Societies or systems that encourage portfolio careers are sometimes referred to pejoratively as ‘gig economies’ and associated with job insecurity and employer exploitation. This is often true, which is why such a career route ought to be available as a choice rather than a necessity or norm.
World-leading management thinker Charles Handy, however, insists that being a ‘portfolio worker’ is a smart survival strategy in hard economic times as it reduces the risks of unemployment. Barrie Hopson, co-author of 10 Steps to Creating a Portfolio Career, confirms that a lifestyle of several jobs allows for a financial and professional safety net. He found that most of the portfolio careerists in his study earned more within two years of their portfolio career than they ever did as a full-time employee and that only one of the 46 portfolio careerists in the sample returned to a single-track career in the past two years. Importantly, all of his participants claimed that they were happier with such a career lifestyle as it offered a much more fulfilling work-life blend. Indeed, as demonstrated above, personal fulfilment can be as equally (and for some, more) important to survival as financial gain.
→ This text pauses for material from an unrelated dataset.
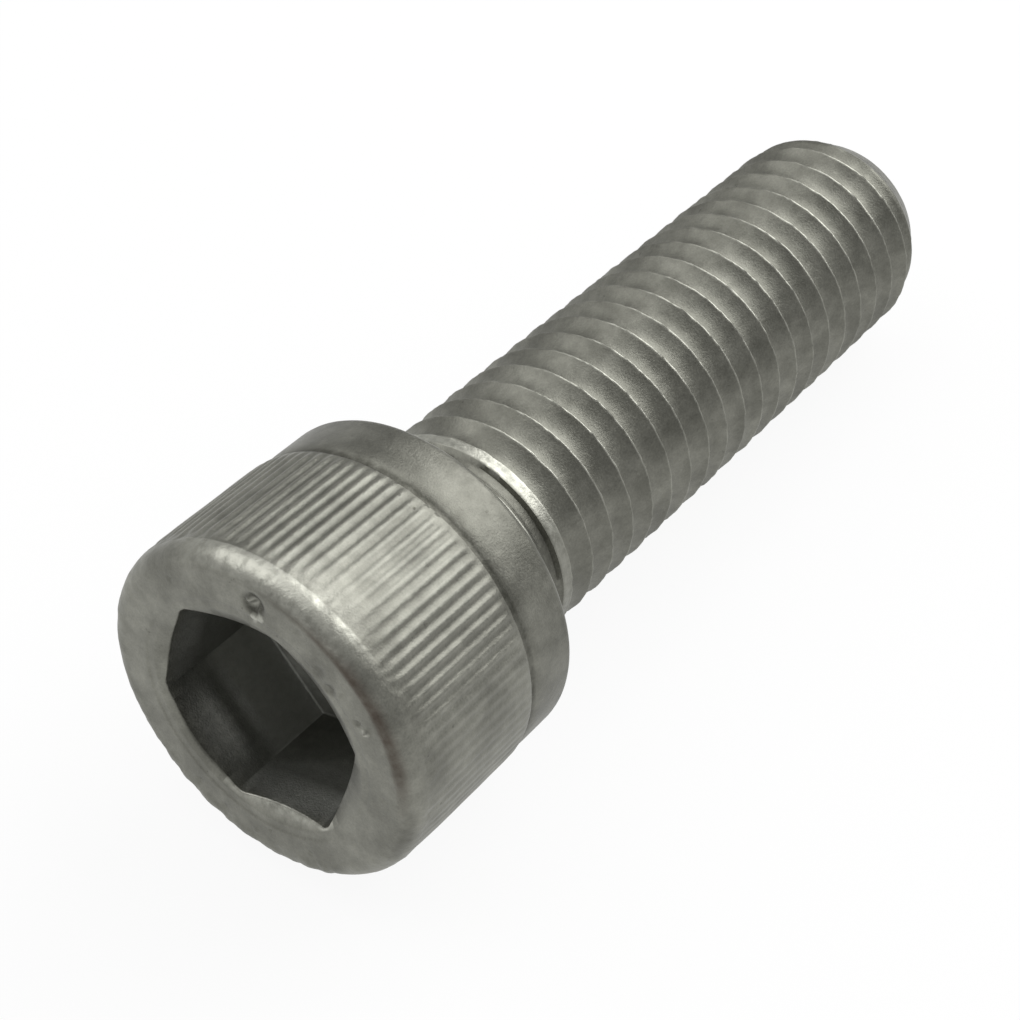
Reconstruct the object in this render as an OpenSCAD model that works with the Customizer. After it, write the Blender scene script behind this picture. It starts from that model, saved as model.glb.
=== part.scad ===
// Hexagon socket head cap screw, M12 x 40, threaded up to the head.
// The screw lies on a level surface: the rear edge of its collar and its last
// full thread crests touch the plane z = 0, the head is at -X and the tip at +X.
// The origin is on that plane, under the middle of the screw.

/* [Head] */
// Height of the head, from the bearing face to the end face
head_h = 12; // [11:0.1:13]
// Diameter over the crests of the knurl
knurl_d = 18; // [17.8:0.05:18.3]
// Depth of the knurl grooves
knurl_depth = 0.2; // [0.1:0.01:0.3]
// Number of knurl ribs around the head
knurl_count = 92; // [60:1:110]
// Radius of the broad rounded edge at the end face
edge_r = 0.9; // [0.8:0.05:1.6]
// Diameter of the smooth collar next to the bearing face
collar_d = 17.75; // [17.6:0.05:18]
// Width of the smooth collar along the axis
collar_w = 3; // [2:0.1:4]
// Rounding of the two edges of the collar
collar_r = 0.45; // [0.2:0.05:0.8]
// Width of the narrow groove between the knurl and the collar
relief_w = 0.3; // [0.2:0.05:0.6]

/* [Socket] */
// Width across the flats of the hexagon socket
socket_s = 10; // [9.5:0.1:10.2]
// Depth of the flats of the socket
socket_t = 6.4; // [5.5:0.1:7]
// Angle by which the socket is turned about the screw's axis
socket_turn = -14.5; // [-30:0.5:30]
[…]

This is not surprising. Our innate multifacetedness yearns for a right to be exercised. In his book How to Find Fulfilling Work, cultural thinker Roman Kznaric insisted that ‘pursuing several careers at the same time is a way of thriving and being true to our multiple selves.’ Fulfilment is especially undermined when people experience diminishing returns by spending too much time in a particular field. Alboher concluded that in addition to satisfying the innate desire for variety, multiple careers provide multiple income streams and serve as ‘a tonic against the burnout so common in those who pursue one income endeavour exclusively.’
Portfolio careers are adopted in different ways by different segments of society. Celebrities (particularly those in the world of arts and entertainment), for instance, often have portfolio careers — sometimes to pursue interests as privileged dilettantes, but mostly as a means of survival in a cut-throat, turbulent industry. American popular culture, for example, is currently dominated by versatile artists such as Lenny Kravitz, Will-i-am, Jamie Foxx, Madonna, Jennifer Lopez, Donald Glover and Pharrell Williams, who have each had success in music, film, fashion and business.
They d
iversify their activities not necessarily because they have the luxury of doing whatever tickles their fancy (although this is sometimes the case), but because they recognise that the glamour and riches of the entertainment industry are too often short-lived, and so to be creative, entrepreneurial and diverse is the surest way of enduring (and sustaining the lifestyle). Indeed, many of them focus on building a ‘brand’ which can then be applied to a wide range of commercial initiatives — whatever degree their personal involvement in those initiatives might be. In fact, according to co-founder of Wired Kevin Kelly, a creator doesn’t even have to be famous to build a profitable business around their own brand — they need just 1,000 true fans who will buy almost anything that they produce because they are loyal to the person rather than a particular product. So a polymath can potentially sell her paintings, books, music, perfume and fashion to the same fan base and make a good living.
So is a portfolio career for you? It depends on whether you can adopt a particular mentality with regards to work. Portfolio careerists have a different psyche to conventional careerists. They do not perceive their work as ‘careers’ or ‘professions’ in the traditional sense — they will instead refer to their various activities as ‘pursuits,’ ‘projects,’ ‘opportunities,’ ‘ventures,’ or ‘initiatives.’ Indeed the word ‘job’ itself before the industrial age simply meant a particular ‘task’ or ‘undertaking’ and only recently has come to be synonymous with a long-term (or lifelong) role in an organisation or an exclusive dedication to a particular field.
In implying that each ‘undertaking’ is significantly shorter than a lifelong career, this leaves the timescale open. It also means that each project may not consume the entire day, week, month or year. This is why Luke Johnson the serial entrepreneur whose life consists of TV production, the pizza business, financial advisory and management writing likes to call himself a ‘projector.’ Just as a freelance journalist, consultant, artist or sports coach is in charge of generating multiple projects simultaneously to ensure full-time occupation, a portfolio worker does the same, but instead of all projects being linked to one career or specialism, the projects are each related to a different talent or interest in a different field.